Being a libertarian means caring about freedom for all, not a few, through refraining from harming the rights of other people. Rights (which are not created by government but exist anterior to it) require rule of law (laws satisfying the minimum criteria of fairness, justice and consistent with the immutable laws of nature).

It means respecting the rules of justice. Believing one has the right to do whatever one chooses within the allowance of the Laws. This means understanding that people have rights as well as you. Equal worth of each citizens!

This unequivocally leads us to social freedom. Freedom in society means being subject only to laws made by a legislature that apply to everyone, with a person being otherwise free from both governmental and private restrictions upon liberty as remarked by John Locke. A philosophy perfectly captured in our national motto of “Freedom and Justice”.

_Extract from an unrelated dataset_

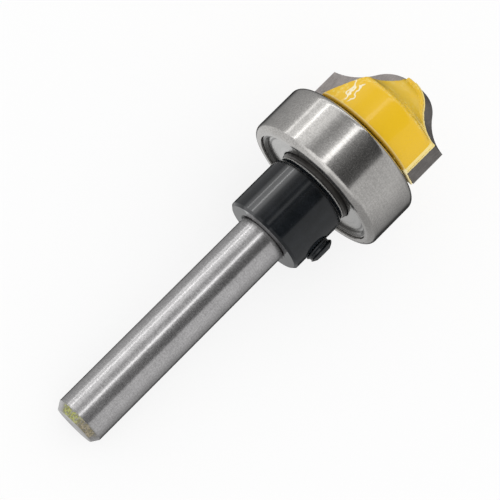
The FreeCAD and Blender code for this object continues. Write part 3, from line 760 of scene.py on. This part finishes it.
# %% The rule of the bead
def bead_tree():
    """Geometry Nodes tree of an uneven round bead along a curve."""
    tree = bpy.data.node_groups.new("uneven bead", "GeometryNodeTree")
    tree.interface.new_socket(name="Seam", in_out="INPUT", socket_type="NodeSocketGeometry")
    for name, value in (("Radius", 0.1), ("Spacing", 0.06), ("Unevenness", 0.12), ("Lump Scale", 2.6),
                        ("Seed", 4.0)):
        socket = tree.interface.new_socket(name=name, in_out="INPUT", socket_type="NodeSocketFloat")
        socket.default_value = value
    tree.interface.new_socket(name="Material", in_out="INPUT", socket_type="NodeSocketMaterial")
    tree.interface.new_socket(name="Geometry", in_out="OUTPUT", socket_type="NodeSocketGeometry")
    given = tree.nodes.new("NodeGroupInput").outputs
    ends = tree.nodes.new("NodeGroupOutput")
    even = add(tree, "GeometryNodeResampleCurve", mode="LENGTH", Length=given["Spacing"])
    tree.links.new(given["Seam"], even.inputs["Curve"])
    ring = add(tree, "GeometryNodeCurvePrimitiveCircle", Resolution=10, Radius=given["Radius"])
    swept = tree.nodes.new("GeometryNodeCurveToMesh")
    tree.links.new(even.outputs[0], swept.inputs["Curve"])
    tree.links.new(ring.outputs[0], swept.inputs["Profile Curve"])
    swept.inputs["Fill Caps"].default_value = True
    lumps = tree.nodes.new("ShaderNodeTexNoise")
    lumps.noise_dimensions = "4D"
    tree.links.new(given["Seed"], lumps.inputs["W"])
    tree.links.new(given["Lump Scale"], lumps.inputs["Scale"])
    swell = math_node(tree, "MULTIPLY", math_node(tree, "SUBTRACT", lumps.outputs[0], 0.6),
                      given["Unevenness"])
    outwards = tree.nodes.new("GeometryNodeInputNormal").outputs[0]
    push = add(tree, "ShaderNodeVectorMath", operation="SCALE", Scale=swell)
    tree.links.new(outwards, push.inputs[0])
    moved = tree.nodes.new("GeometryNodeSetPosition")
    tree.links.new(swept.outputs[0], moved.inputs["Geometry"])
    tree.links.new(push.outputs[0], moved.inputs["Offset"])
    real = tree.nodes.new("GeometryNodeRealizeInstances")
    tree.links.new(moved.outputs[0], real.inputs[0])
    dressed = tree.nodes.new("GeometryNodeSetMaterial")
    tree.links.new(real.outputs[0], dressed.inputs["Geometry"])
    tree.links.new(given["Material"], dressed.inputs["Material"])
    tree.links.new(dressed.outputs[0], ends.inputs[0])
    return tree


seam_tree = bead_tree()
print("bead inputs:", [item.name for item in seam_tree.interface.items_tree])

# %% The seams behind the plates
CUT_RADIUS = 8.75
SEAM_START = 46.95
SHOULDER = 51.802
NOSE = Vector((0.91, 52.17))
NOSE_RADIUS = 4.37
COVE = Vector((10.244, 58.609))
COVE_RADIUS = 6.97
PLATE = 1.9
INWARD = PLATE * math.tan(math.radians(20.0))
BACKWARD = PLATE * math.tan(math.radians(11.3))


def profile():
    """Cutting profile from the side's foot to the tip, as radius and station."""
    points = [Vector((CUT_RADIUS, SEAM_START)), Vector((CUT_RADIUS, SHOULDER))]
    first = math.atan2(SHOULDER - COVE[1], CUT_RADIUS - COVE[0])
    last = math.radians(-90.0 - 55.4)
    for step in range(1, 25):
        angle = first + (last - first) * step / 24
        points.append(COVE + COVE_RADIUS * Vector((math.cos(angle), math.sin(angle))))
    for step in range(1, 25):
        slope = math.radians(55.4 - 48.4 * step / 24)
        points.append(NOSE + NOSE_RADIUS * Vector((math.sin(slope), math.cos(slope))))
    return points


def seam(number, turn):
    """Bead along the seam of one plate, as a curve in millimetres that the rule sweeps."""
    outward = Vector((math.cos(turn), math.sin(turn), 0.0))
    deeper = Vector((math.sin(turn), -math.cos(turn), 0.0))
    line = bpy.data.curves.new("seam line", "CURVE")
    line.dimensions = "3D"
    spline = line.splines.new("POLY")
    points = profile()
    spline.points.add(len(points) - 1)
    for target, (radius, station) in zip(spline.points, points):
        where = outward * (radius - INWARD) + deeper * PLATE + Vector((0, 0, station - BACKWARD))
        target.co = (*where, 1.0)
    carrier = bpy.data.objects.new("seam carrier", line)
    bpy.context.collection.objects.link(carrier)
    rule = carrier.modifiers.new("bead", "NODES")
    rule.node_group = seam_tree
    for socket in seam_tree.interface.items_tree:
        if socket.name == "Material":
            rule[socket.identifier] = paint
        if socket.name == "Seed":
            rule[socket.identifier] = 4.0 + number
    mesh = evaluated(carrier, "seam_bead_%d" % number)
    bpy.data.objects.remove(carrier)
    mesh.transform(BIT @ Matrix.Scale(MM, 4))
    bead = bpy.data.objects.new("seam_bead_%d" % number, mesh)
    bpy.context.collection.objects.link(bead)
    mesh.shade_smooth()
    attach(bead, "cutter")
    return bead


for number, turn in enumerate((WING_TURN, WING_TURN + math.pi), start=1):
    bead = seam(number, turn)
    print(bead.name, "faces:", len(bead.data.polygons))

# %% [markdown]
# A photograph of bright metal is a photograph of the studio round it. The bands on the shank and the
# bearing are strip lights and dark gaps, stretched along the axis. Here the world carries those
# strips by direction round the bit's axis, for glossy rays only. All other light is plain and even,
# and the floor lets glossy rays pass, so that the metal shows the strips below it as well.

# %% Studio light
STRIPS = [(-180, 0.02), (-156, 0.05), (-146, 0.30), (-118, 0.42), (-103, 0.48), (-93, 0.58),
          (-89, 0.7), (-88, 2.8), (-85.5, 0.8), (-78, 1.0), (-72, 1.0), (-70.5, 3.7), (-68, 0.95),
          (-58, 1.0), (-50, 0.85), (-44, 0.50), (-36, 0.34), (-31, 0.45), (-24, 0.55),
          (-19, 0.8), (-17, 2.0), (-12, 2.0), (-10, 0.42), (0, 0.2), (12, 0.09),
          (25, 0.07), (35, 0.13), (38.5, 0.58), (80, 0.66), (106, 0.48), (140, 0.26),
          (152, 0.04)]
BRIGHTEST = 4.5


def studio_world():
    """World of strip lights for gloss, and of even white light for everything else."""
    world = bpy.data.worlds.new("studio")
    world.use_nodes = True
    world.cycles.sampling_method = "NONE"
    tree = world.node_tree
    tree.nodes.clear()
    ends = tree.nodes.new("ShaderNodeOutputWorld")
    towards = tree.nodes.new("ShaderNodeTexCoord").outputs["Generated"]
    across = vector_node(tree, "DOT_PRODUCT", towards, SIDE).outputs["Value"]
    above = vector_node(tree, "DOT_PRODUCT", towards, UP).outputs["Value"]
    ahead = vector_node(tree, "DOT_PRODUCT", towards, AXIS).outputs["Value"]
    turn = math_node(tree, "ARCTAN2", across, above)
    share = math_node(tree, "MULTIPLY_ADD", turn, 0.5 / math.pi, 0.5)
    ramp = tree.nodes.new("ShaderNodeValToRGB")
    ramp.color_ramp.interpolation = "LINEAR"
    stops = ramp.color_ramp.elements
    while len(stops) < len(STRIPS):
        stops.new(0.5)
    for stop, (angle, level) in zip(stops, STRIPS):
        stop.position = angle / 360 + 0.5
        stop.color = grey(level / BRIGHTEST)
    tree.links.new(share, ramp.inputs[0])
    strips = math_node(tree, "MULTIPLY", ramp.outputs[0], BRIGHTEST)
    rear = math_node(tree, "MULTIPLY_ADD", smooth_step(tree, above, 0.3, 0.9), 0.45, 0.72)
    rear = math_node(tree, "SUBTRACT", rear, math_node(
        tree, "MULTIPLY", smooth_step(tree, across, -0.03, 0.05), 0.32))
    behind = smooth_step(tree, ahead, 0.04, -0.12)
    level = math_node(tree, "ADD", math_node(tree, "MULTIPLY", strips,
                                             math_node(tree, "SUBTRACT", 1.0, behind)),
                      math_node(tree, "MULTIPLY", behind, rear))
    rays = tree.nodes.new("ShaderNodeLightPath").outputs
    gloss = add(tree, "ShaderNodeBackground", Color=level, Strength=1.0)
    even = add(tree, "ShaderNodeBackground", Color=grey(1.0), Strength=1.0)
    mixed = tree.nodes.new("ShaderNodeMixShader")
    tree.links.new(rays["Is Glossy Ray"], mixed.inputs[0])
    tree.links.new(even.outputs[0], mixed.inputs[1])
    tree.links.new(gloss.outputs[0], mixed.inputs[2])
    tree.links.new(mixed.outputs[0], ends.inputs["Surface"])
    return world


bpy.context.scene.world = studio_world()
bpy.context.scene.view_settings.view_transform = "Standard"
print("studio strips:", len(STRIPS))

# %% [markdown]
# The floor is a plain white sheet. It keeps the soft shadow under the bit, and nothing on it moves.


# %% Floor
def white_floor():
    """Wide white sheet that glossy rays pass through, with a pale shadow."""
    data = bpy.data.meshes.new("floor")
    data.from_pydata([(-2, -2, 0), (2, -2, 0), (2, 2, 0), (-2, 2, 0)], [], [(0, 1, 2, 3)])
    material = bpy.data.materials.new("white sheet")
    material.use_nodes = True
    tree = material.node_tree
    sheet = tree.nodes["Principled BSDF"]
    sheet.inputs["Base Color"].default_value = grey(0.95)
    sheet.inputs["Roughness"].default_value = 0.9
    sheet.inputs["Specular IOR Level"].default_value = 0.0
    rays = tree.nodes.new("ShaderNodeLightPath").outputs
    white = add(tree, "ShaderNodeEmission", Color=grey(1.0), Strength=1.0)
    seen = tree.nodes.new("ShaderNodeMixShader")
    tree.links.new(math_node(tree, "MULTIPLY", rays["Is Camera Ray"], 0.8), seen.inputs[0])
    tree.links.new(sheet.outputs[0], seen.inputs[1])
    tree.links.new(white.outputs[0], seen.inputs[2])
    gone = tree.nodes.new("ShaderNodeBsdfTransparent")
    mixed = tree.nodes.new("ShaderNodeMixShader")
    tree.links.new(rays["Is Glossy Ray"], mixed.inputs[0])
    tree.links.new(seen.outputs[0], mixed.inputs[1])
    tree.links.new(gone.outputs[0], mixed.inputs[2])
    tree.links.new(mixed.outputs[0], tree.nodes["Material Output"].inputs["Surface"])
    item = bpy.data.objects.new("floor", data)
    item.data.materials.append(material)
    bpy.context.collection.objects.link(item)
    return item


floor = white_floor()
print("floor made")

Being a libertarian means realizing that, all are subject to the law, including the lawmakers, law enforcement officials, and judges. Libertarians believe in and work for a world at peace, a world in which each person is free to pursue her or his own happiness, to act and to live so long as one respects the equal freedom of others.

Economic Freedom. Being a libertarian means understanding the efficiency of free markets. Understanding that wealth creation, prosperity and progress is a product of free people working together, networking, saving, investing, creating, buying and selling not by government action. Although individuals may have incentives to cheat, the market also has mechanisms for punishing them if they do. Firms that anger their customers or make bad products tend to go out of business.

Underpinning the efficiency of free markets is respect for property or rule of property—what’s mine and what’s yours—from which each may act to improve his or her condition with a state necessary to enforce these rules of property as libertarians agree. Hence Libertarians want laws to protect our rights, essential for the well-functioning of our societies and also laws to facilitate our working together on projects we can’t accomplish alone.

These simple rules of political freedom, economic freedom and social freedom, spontaneously tend to generate order compared to the chaos generated by arbitrary exercise of government power with it intricate and sometimes incomprehensible actions.

Finally, the last big question is, why be a Libertarian?
The answer may sound absurd, but I believe it is, why not? I mean, when the spread of freedom is the best defense for the freed, why would you deny liberty to another person?

Also I believe we all have some good reasons, in our ways, to be skeptical of much of what government wants to do or does. This should make us more willing to fight for our right to liberty.

The kind not limited only to inheritors of one or another tribe or culture, or to practitioners of only one or another religion, or to speakers of one or another language but for all human beings regardless of gender, religion, color, language, nationality, or other features.